In an early evening televised address in Tokyo, Prime Minister Fumio Kishida said the government had approved three security documents – the National Security Strategy (NSS), the National Defense Strategy, and the Defense Force Development Plan – to bolster Japan’s defense capabilities amid an increasingly unstable security environment.

The new measures include provisions that would enable Japan to possess “counterstrike capabilities,” the ability to directly attack another country’s territory in the event of an emergency and under specific circumstances, Kishida said.

The Prime Minister earlier in December instructed his defense and finance ministers to secure funds to increase Japan’s defense budget to 2% of the current GDP in 2027, according to Defense Minister Yasukazu Hamada.

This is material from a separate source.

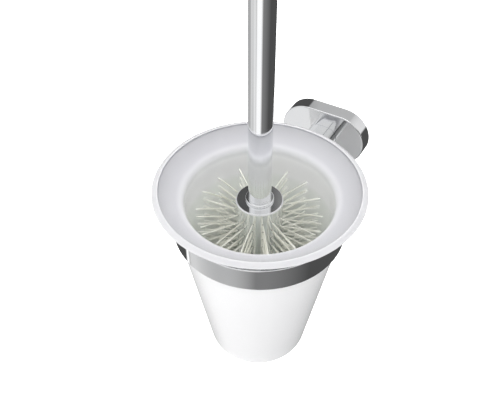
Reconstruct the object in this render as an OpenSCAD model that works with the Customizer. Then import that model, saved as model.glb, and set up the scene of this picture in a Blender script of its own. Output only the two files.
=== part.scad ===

In taking the new defense initiatives, Japan is bending the interpretation of its post-World War II constitution, which put constraints on its Self-Defense Forces in that they can only be used for what their name implies, defending the Japanese homeland.

But Tokyo is facing its most hostile security situation in decades.

With its defense overhaul, Japan describes one of those rivals – China – as its “biggest strategic challenge,” public broadcaster NHK reported Friday.

Long-time rival China has been growing its naval and air forces in areas near Japan while claiming the Senkaku Islands, an uninhabited Japanese-controlled chain in the Sea of Japan, also known as the East Sea, as its sovereign territory.